Blix acknowledged that Washington had sidestepped the UN Security Council in its launch of military operations in Iraq, but he said US foreign policy was more nuanced elsewhere.

For example, Blix said the United States "favours a multilateral approach in North Korea, and rejects a bilateral approach", adding this is "a bit ironic".

Blix said the United States supports international verification procedures for nuclear weapons as well as the International Atomic Energy Agency.

"This is why it is dangerous to extrapolate and to draw conclusions that are not borne out by reality," Blix said.

Blix also said that the polarisation over Iraq in the UN Security Council with the United States and Britain on one side, and France, Germany and Russia on the other, was not likely to change the international diplomatic scene.

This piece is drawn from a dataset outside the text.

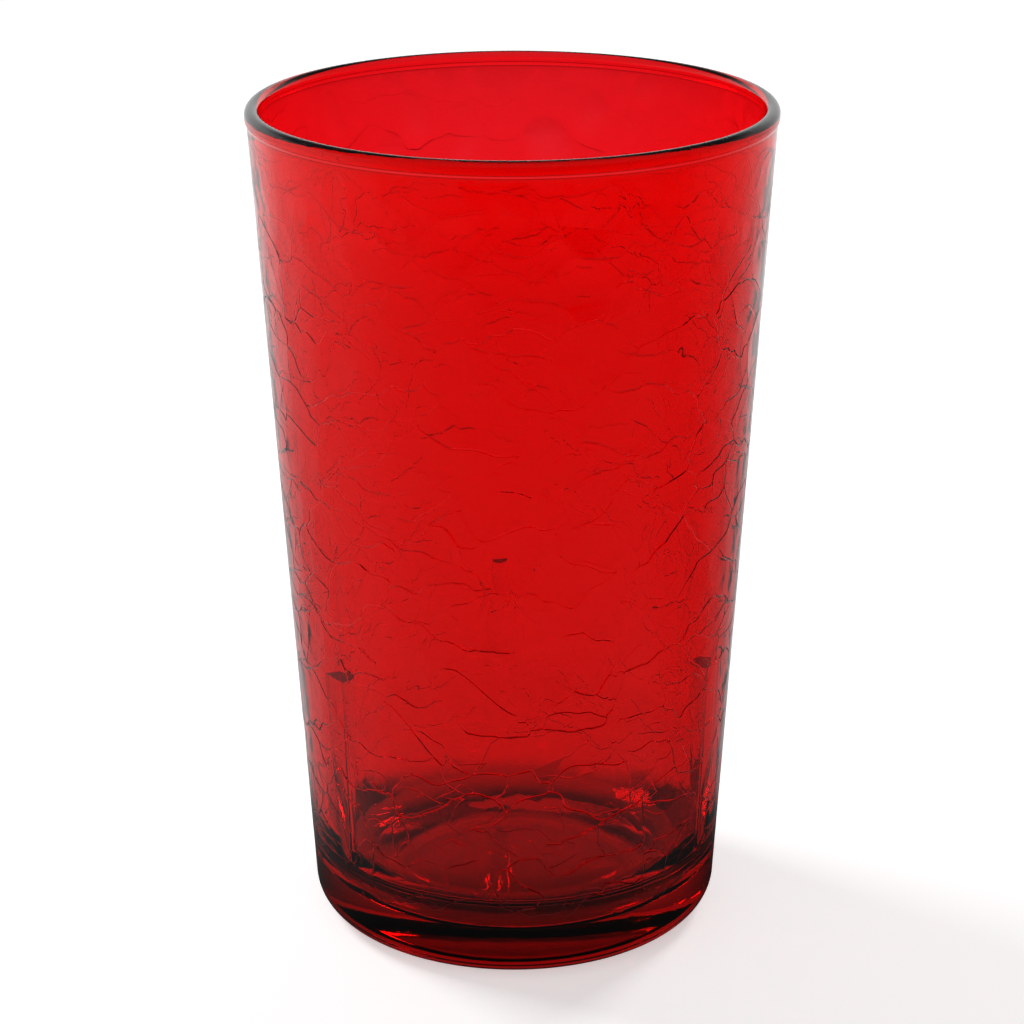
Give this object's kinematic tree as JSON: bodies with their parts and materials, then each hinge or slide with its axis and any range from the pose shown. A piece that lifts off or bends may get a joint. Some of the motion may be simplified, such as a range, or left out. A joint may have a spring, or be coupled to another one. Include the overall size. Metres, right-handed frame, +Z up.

He said that Britain had agreed with the French view that the UN should play a major role in Iraq's reconstruction.

"In the long term, it will be difficult for the United States to remain the only administrator in Iraq, an occupying administrator. They will, on the contrary, have to act jointly with the UN," he said.

Blix also said he does not believe that either NATO or the European Union had suffered unduly from the Iraq question, even if the Iraqi question was "no great example of joint EU foreign policy".

Blix reiterated that he will not be part of any post-war UN inspection team in Iraq, as he will be retiring in June.